What is expected:
From the listing below, pull out every line where the string "code" appears.

··· Data in this exercise ···

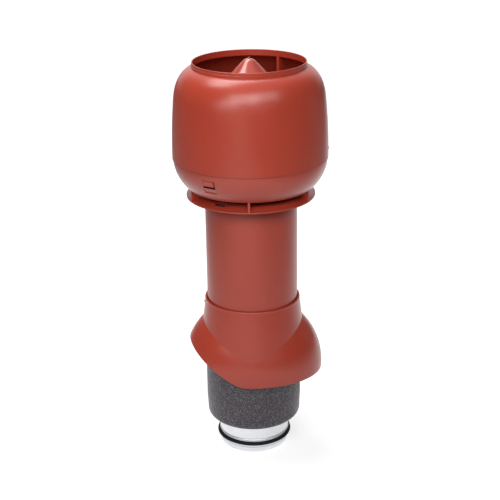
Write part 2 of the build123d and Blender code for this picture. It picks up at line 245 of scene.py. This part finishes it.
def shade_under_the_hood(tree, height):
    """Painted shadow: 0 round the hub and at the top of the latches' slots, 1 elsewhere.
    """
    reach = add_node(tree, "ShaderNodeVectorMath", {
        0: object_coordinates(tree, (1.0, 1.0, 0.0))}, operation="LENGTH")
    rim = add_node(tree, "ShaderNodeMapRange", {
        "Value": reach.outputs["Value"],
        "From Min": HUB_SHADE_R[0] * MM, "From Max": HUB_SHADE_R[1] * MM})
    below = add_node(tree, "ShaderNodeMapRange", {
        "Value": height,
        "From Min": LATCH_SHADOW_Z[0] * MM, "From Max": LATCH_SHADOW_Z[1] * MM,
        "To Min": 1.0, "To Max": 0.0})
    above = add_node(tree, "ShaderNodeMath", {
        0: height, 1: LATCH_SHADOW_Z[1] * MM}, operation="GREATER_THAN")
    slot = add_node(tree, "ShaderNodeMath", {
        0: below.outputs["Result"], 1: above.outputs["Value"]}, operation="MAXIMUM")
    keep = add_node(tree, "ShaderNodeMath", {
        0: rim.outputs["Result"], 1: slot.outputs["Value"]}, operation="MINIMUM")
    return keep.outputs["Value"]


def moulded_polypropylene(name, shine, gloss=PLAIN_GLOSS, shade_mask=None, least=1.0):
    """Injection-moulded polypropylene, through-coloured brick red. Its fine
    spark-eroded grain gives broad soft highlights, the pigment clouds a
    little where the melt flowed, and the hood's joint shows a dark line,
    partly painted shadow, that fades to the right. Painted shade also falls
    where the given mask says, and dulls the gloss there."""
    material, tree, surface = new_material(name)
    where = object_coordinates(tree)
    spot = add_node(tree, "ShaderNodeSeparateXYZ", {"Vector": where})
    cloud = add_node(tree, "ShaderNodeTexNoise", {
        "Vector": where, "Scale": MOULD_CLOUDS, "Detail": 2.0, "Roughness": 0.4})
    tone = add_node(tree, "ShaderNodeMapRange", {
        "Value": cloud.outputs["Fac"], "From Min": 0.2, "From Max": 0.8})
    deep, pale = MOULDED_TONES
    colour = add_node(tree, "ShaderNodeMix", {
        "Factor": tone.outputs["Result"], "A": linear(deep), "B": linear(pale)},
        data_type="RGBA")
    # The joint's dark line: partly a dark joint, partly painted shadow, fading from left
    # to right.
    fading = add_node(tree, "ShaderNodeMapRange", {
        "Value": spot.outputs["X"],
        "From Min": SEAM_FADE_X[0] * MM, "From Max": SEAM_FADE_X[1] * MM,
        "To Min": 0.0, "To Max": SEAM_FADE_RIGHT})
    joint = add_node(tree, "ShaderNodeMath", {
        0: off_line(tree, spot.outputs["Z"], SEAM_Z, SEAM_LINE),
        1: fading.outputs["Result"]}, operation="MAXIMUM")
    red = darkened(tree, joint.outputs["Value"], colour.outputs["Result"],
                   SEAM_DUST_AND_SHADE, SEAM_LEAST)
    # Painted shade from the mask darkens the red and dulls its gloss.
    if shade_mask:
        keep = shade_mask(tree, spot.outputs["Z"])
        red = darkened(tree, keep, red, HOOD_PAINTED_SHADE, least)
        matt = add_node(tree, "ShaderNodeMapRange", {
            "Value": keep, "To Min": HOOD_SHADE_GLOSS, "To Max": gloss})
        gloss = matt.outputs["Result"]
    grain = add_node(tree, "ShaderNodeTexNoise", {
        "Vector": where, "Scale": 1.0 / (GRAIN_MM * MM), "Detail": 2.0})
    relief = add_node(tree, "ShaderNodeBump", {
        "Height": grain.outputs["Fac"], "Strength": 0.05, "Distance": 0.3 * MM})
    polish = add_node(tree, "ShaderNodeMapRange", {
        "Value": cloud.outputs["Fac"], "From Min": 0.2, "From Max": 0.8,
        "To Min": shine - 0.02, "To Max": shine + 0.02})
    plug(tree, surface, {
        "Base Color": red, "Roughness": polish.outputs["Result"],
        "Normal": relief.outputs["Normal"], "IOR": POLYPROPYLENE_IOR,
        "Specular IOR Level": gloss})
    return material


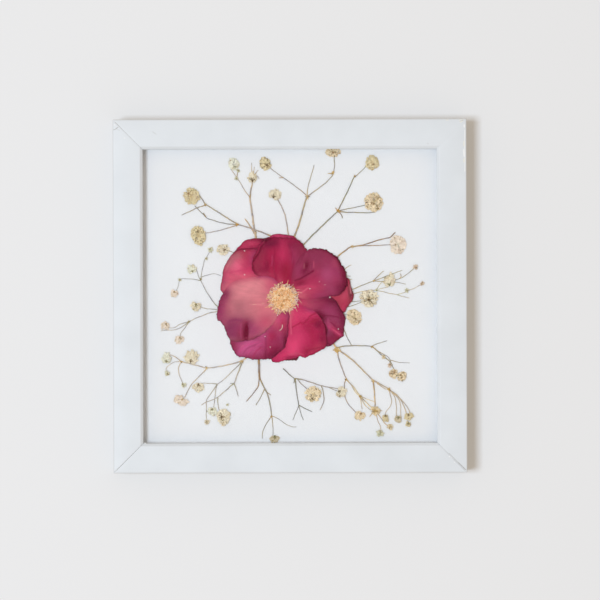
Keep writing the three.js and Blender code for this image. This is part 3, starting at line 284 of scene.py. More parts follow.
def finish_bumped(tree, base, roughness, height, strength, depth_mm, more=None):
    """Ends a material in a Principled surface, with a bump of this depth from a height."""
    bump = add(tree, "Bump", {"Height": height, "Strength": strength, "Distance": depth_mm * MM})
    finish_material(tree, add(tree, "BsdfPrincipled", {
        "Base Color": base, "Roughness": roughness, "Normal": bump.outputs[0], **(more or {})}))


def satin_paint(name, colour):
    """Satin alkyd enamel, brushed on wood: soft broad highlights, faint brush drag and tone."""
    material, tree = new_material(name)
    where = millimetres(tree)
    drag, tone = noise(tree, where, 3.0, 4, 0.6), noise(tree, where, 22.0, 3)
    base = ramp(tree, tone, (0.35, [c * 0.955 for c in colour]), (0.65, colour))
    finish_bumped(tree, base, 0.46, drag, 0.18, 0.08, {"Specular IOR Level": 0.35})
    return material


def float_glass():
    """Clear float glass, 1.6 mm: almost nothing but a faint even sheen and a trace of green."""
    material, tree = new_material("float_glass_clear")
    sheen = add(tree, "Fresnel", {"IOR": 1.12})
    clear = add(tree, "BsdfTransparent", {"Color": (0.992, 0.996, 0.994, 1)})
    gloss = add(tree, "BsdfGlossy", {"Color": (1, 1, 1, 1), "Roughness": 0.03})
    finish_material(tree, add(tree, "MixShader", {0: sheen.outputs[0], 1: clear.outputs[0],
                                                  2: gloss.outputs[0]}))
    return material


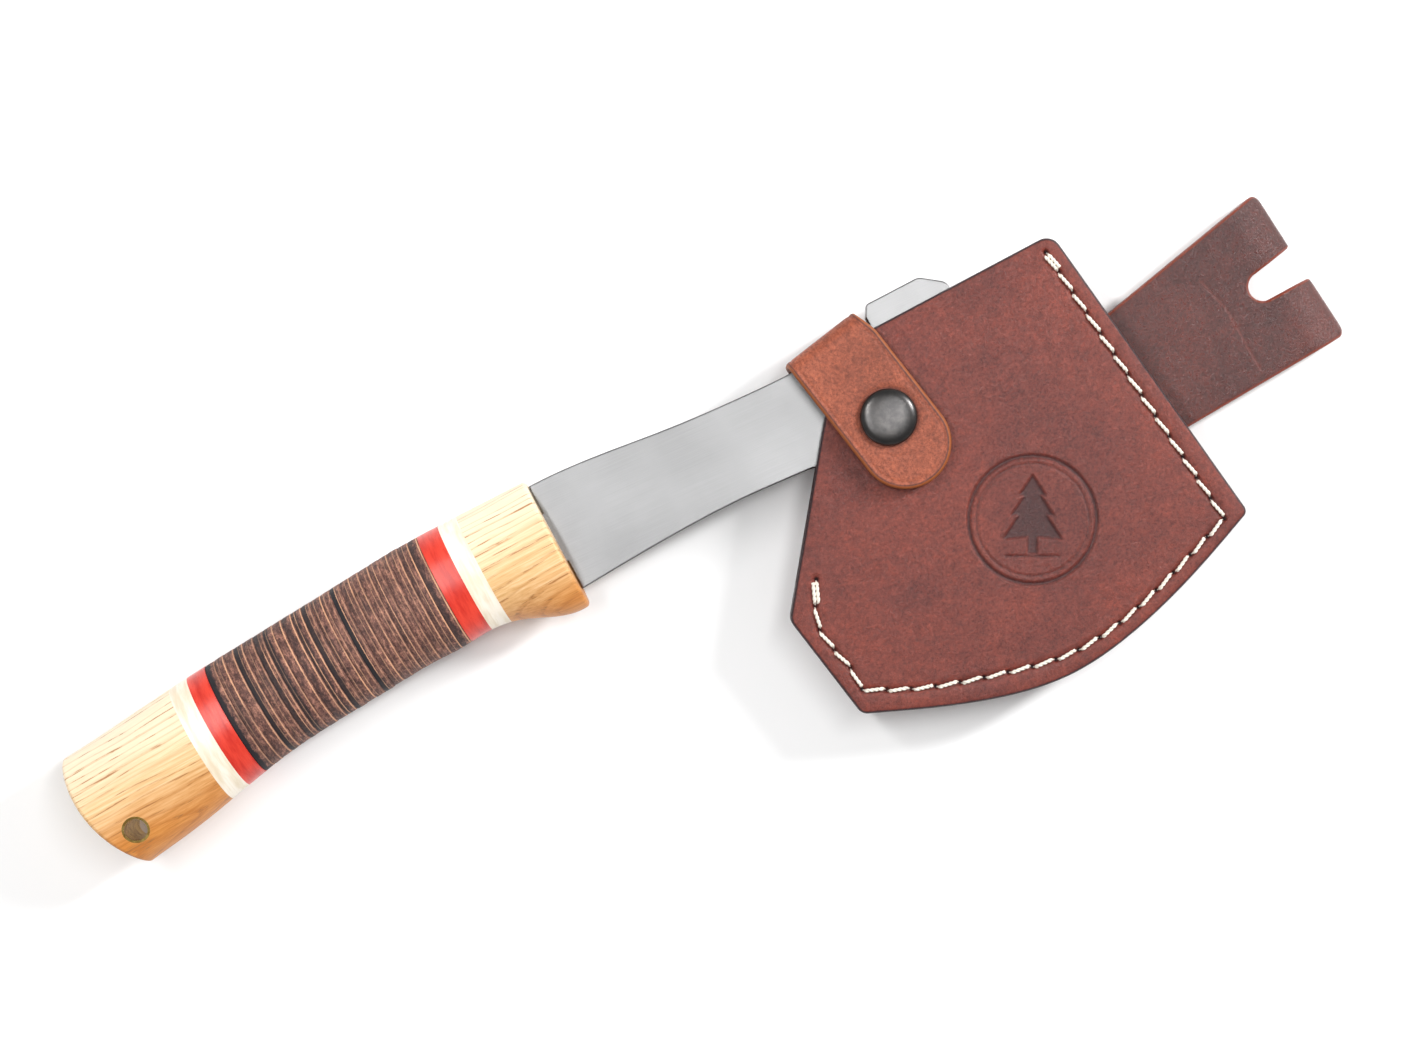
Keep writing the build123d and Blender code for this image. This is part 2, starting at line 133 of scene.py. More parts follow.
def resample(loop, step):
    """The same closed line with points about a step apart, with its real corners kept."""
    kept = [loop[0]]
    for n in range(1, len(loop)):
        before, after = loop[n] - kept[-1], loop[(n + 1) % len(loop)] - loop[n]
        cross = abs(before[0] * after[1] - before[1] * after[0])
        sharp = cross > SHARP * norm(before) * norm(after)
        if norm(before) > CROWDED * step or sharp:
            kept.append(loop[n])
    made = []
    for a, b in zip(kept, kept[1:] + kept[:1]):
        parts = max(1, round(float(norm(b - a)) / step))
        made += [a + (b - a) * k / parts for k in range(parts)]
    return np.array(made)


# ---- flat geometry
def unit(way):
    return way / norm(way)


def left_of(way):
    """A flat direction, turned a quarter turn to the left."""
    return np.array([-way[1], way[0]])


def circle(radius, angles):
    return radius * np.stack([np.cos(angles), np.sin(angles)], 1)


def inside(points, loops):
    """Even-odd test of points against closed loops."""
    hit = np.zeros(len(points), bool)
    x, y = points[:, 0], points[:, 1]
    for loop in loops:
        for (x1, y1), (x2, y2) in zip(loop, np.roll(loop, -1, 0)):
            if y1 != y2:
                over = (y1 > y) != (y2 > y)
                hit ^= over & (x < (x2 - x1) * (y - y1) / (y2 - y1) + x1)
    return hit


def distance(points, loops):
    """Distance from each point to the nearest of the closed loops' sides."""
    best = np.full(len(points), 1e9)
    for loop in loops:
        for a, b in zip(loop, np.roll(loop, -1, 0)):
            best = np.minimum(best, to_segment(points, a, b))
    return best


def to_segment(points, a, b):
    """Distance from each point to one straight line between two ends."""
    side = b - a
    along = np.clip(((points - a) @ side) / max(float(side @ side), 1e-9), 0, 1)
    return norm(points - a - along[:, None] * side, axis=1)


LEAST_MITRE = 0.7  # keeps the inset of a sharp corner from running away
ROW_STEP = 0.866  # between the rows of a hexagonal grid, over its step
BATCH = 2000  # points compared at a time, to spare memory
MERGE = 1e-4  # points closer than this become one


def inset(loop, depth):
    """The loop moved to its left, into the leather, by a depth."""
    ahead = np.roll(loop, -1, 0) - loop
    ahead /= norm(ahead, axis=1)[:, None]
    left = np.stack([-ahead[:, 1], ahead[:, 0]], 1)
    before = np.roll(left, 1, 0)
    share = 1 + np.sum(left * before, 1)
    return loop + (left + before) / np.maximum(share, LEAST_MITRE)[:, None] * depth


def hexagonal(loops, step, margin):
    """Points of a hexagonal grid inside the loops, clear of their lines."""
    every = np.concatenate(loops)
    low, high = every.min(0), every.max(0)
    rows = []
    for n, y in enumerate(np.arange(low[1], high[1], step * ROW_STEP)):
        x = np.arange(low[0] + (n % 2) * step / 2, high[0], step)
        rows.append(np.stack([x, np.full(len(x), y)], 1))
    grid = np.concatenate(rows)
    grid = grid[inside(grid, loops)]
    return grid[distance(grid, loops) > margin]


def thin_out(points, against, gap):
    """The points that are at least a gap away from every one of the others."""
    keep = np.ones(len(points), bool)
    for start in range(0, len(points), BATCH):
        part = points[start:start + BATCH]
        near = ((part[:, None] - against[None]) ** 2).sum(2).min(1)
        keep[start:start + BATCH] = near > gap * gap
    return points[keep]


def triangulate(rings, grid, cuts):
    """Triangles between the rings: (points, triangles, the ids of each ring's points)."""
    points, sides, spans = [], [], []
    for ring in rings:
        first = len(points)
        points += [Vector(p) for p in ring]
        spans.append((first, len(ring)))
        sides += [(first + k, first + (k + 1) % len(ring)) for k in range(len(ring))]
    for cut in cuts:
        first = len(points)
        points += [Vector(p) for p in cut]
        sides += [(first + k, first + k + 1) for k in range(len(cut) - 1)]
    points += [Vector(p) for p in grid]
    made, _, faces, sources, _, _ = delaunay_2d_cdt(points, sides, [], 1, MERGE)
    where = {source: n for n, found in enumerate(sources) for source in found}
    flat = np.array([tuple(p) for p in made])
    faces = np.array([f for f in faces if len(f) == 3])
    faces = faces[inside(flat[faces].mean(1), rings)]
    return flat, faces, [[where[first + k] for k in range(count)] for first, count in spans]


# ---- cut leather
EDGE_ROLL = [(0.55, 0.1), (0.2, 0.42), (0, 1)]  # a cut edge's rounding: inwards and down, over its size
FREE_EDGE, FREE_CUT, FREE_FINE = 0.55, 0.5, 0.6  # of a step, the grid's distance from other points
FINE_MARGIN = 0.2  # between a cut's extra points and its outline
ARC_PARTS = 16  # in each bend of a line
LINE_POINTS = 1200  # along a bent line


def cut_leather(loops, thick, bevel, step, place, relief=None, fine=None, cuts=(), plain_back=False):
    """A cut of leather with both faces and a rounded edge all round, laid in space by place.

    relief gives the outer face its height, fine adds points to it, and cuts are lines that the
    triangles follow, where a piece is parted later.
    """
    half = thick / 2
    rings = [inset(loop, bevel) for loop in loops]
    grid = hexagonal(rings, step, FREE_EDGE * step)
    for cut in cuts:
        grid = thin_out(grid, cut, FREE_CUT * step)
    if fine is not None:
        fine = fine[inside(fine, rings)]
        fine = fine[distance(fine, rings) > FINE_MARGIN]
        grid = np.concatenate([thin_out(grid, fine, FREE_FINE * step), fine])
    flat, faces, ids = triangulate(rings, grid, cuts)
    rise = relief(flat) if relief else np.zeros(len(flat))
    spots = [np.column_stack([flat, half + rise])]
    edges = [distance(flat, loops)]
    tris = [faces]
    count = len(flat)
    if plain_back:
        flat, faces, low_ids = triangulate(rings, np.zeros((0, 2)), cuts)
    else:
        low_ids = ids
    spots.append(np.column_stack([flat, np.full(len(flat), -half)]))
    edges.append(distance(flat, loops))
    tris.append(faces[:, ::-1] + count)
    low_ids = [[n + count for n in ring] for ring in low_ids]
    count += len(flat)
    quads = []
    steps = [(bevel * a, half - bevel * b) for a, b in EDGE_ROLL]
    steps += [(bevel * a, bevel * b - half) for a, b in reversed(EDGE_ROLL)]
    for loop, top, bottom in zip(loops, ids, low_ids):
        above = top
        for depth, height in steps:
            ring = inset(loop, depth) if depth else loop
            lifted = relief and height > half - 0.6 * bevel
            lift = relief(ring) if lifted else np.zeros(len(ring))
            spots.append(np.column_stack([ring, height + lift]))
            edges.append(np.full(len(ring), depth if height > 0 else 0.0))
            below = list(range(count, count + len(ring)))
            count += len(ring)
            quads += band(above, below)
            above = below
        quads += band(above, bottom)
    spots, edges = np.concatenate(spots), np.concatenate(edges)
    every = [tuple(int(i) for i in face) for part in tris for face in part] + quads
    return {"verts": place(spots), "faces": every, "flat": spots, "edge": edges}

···

Complete response:
Write part 2 of the build123d and Blender code for this picture. It picks up at line 245 of scene.py. This part finishes it.
Keep writing the three.js and Blender code for this image. This is part 3, starting at line 284 of scene.py. More parts follow.
Keep writing the build123d and Blender code for this image. This is part 2, starting at line 133 of scene.py. More parts follow.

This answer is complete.